Two men fighting in a tunnel.

PSYCHO - 1960

Hitchcock directs Anthony Perkins as Norman Bates, who "goes a little made sometimes", and Janet Leigh as the unfortunate Marion crane before the infamous shower scene.

At the end of Psycho, I realised I'd worked with the director who'd been more open to the actor's suggestions and ideas than any I'd worked with." Anthony Perkins.

"Psycho gave me very wrinkled skin. I was in that shower for seven days...At least he made sure the water was warm." Janet Leigh

A red Janet Leigh in the shower with a red Alfred Hitchcock.

VERTIGO - 1958

Tom Helmore, as Gavin Elster, and Kim Novak, as Madeline, in Hitchcock's masterly study of love and obsession.

"Hitchcock knew exactly what he wanted to do in this film, exactly what he wanted to say, and how it should be seen and told...And anyone who saw him during the making of the film could see, as I did, that he felt it very deeply indeed."Samuel Taylor, screenwriter.

A scene from the film Vertigo.


Cary Grant as dubitable playboy Johnny Aysgarth bringing to his young, new wife a drink, which she suspects to be poisoned.

"If you're going to kill someone, do it simply." Johnny Aysgarth.

Cary Grant walking up some stairs with a drink on a tray.


Handcuffed together Robert Cummings, as Barry Kane, and Priscilla Lane, as Patricia Martin, escape from a gang of enemy saboteurs. In the background is the old Leytonstone High Road.

"The drama of a nation stirred to action, of a people's growing realisation of themselves and their responsibilities." Motion Picture Herald.

The Birds - 1963

Tippi Hedren as Melanie Daniels, one of the Bodega Bay residents inexplicably attacked by ever increasing flocks of birds in Hitchcock's apocalyptic allegory.

"Hitchcock captures the subtleties of females warring with each other: all those nuances of knives and guns conducted in looks and body language. He sculpts the human body in space." Camilla Paglia.

Melanie Daniels is attacked by a flock of birds.


High on a roof, reformed cat-burglar John Robie, played by Cary Grant, is caught against a sky illuminated by fireworks as he attempts to capture the imposter who had been giving him a bad name.

"Hitchcock couldn't have been a nicer fellow. I whistled coming to work on his films." Cary Grant.

A man on a roof.


Hitchcock's supreme chase comedy-thriller in which Cary Grant, as urbane businessman Roger Thornhill, is mistaken for a spy, and is pursued across the country by both enemy agents and the police. In this famous scene, his life is threatened by, of all things, a crop-dusting aeroplane.

"It is only when you adopt the basic premise that Cary Grant could not possibly come to harm that the tongue in Hitchcock's cheek becomes plainly visible." Hollis Alpert, Saturday Review.

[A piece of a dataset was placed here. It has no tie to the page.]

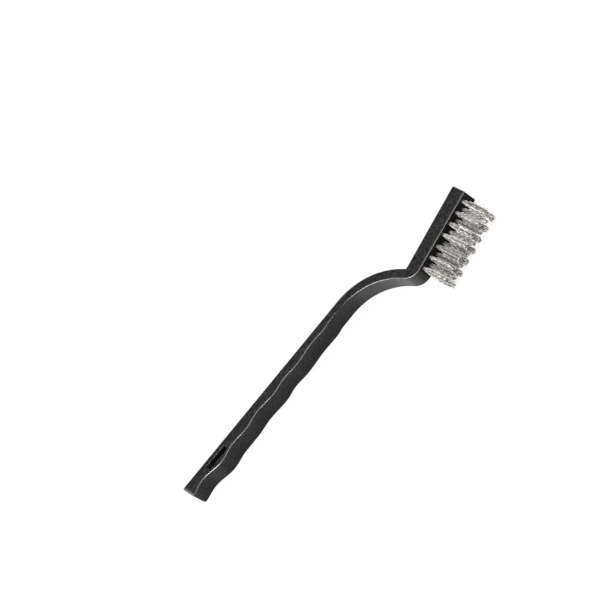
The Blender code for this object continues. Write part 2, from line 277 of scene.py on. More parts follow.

Cary Grant pursued by the plane.


Based on a play by John Galsworthy, the story is about the struggle between the old English way of life and the advance of the factories into the countryside and explores how the country people and the nouveau riche can be equally unscrupulous where property is the goal.

"Hitchcock loves to be misunderstood, because he had based his whole life around misunderstandings." Francoise Truffaut.

Two characters in The Skin Game.

REBECCA - 1940

Joan Fontaine as the new Mrs De Winter struggling to escape the memory of her husband's first wife, Rebecca. Here, Mrs Danvers, Judith Anderson, will her to suicide. In the background is St John's Church. Leytonstone as it was in Hitchcock's childhood.

"You're overwrought, madam, I've opened a window for you. A little air will do you good. Why don't you go? Why don't you leave Manderley? He doesn't need you. He's got his memories. He doesn't love you - he wants to be alone again with her. You've nothing to stay for. You've got nothing to live for, have you, really? Look down there. It's easy, isn't it? Why don't you go. Go on, go on. Don't be afraid..." Mrs Danvers (Judith Anderson).

Mrs Danvers talking to Mrs De Winter.


Hitchcock's bleakly realistic account of a real-life story has Henry Fonda as New York musician Christopher Emmanuel Ballestrero, mistakenly identified by the police as an armed robber.

"When I was no more than six years of age, I did something that my father considered worthy of reprimand. He sent me to the local police station with a note. The officer on duty read it and locked me in a jail cell for five minutes, saying, "This is what we do to naughty boys." I have, ever since, gone to any lengths to avoid arrest and confinement. To you young people, my message is - Stay out of jail!" Alfred Hitchcock.

Man with a cigarette in his mouth reading a newspaper.


James Stewart as action photographer L B Jefferies is confined to his apartment by a broken leg. With the help of his fiancé Lisa Freemont, played by Grace Kelly, he begins to suspect that a murder has occurred and sets out to solve the crime.

"I've never seen Hitchcock look through a camera. Some directors never stop." James Stewart.

Two characters sitting by a window.


Marlene Dietrich, star of his 1950 thriller Stage Fright relaxes with Hitchcock off-set.

"Marlene was a professional star - she was also a professional cameraman, art director, editor, costume designer, hairdresser, make-up woman, composer, producer and director." Alfred Hitchcock.

Marlene Dietrich and Alfred Hitchcock on a sofa.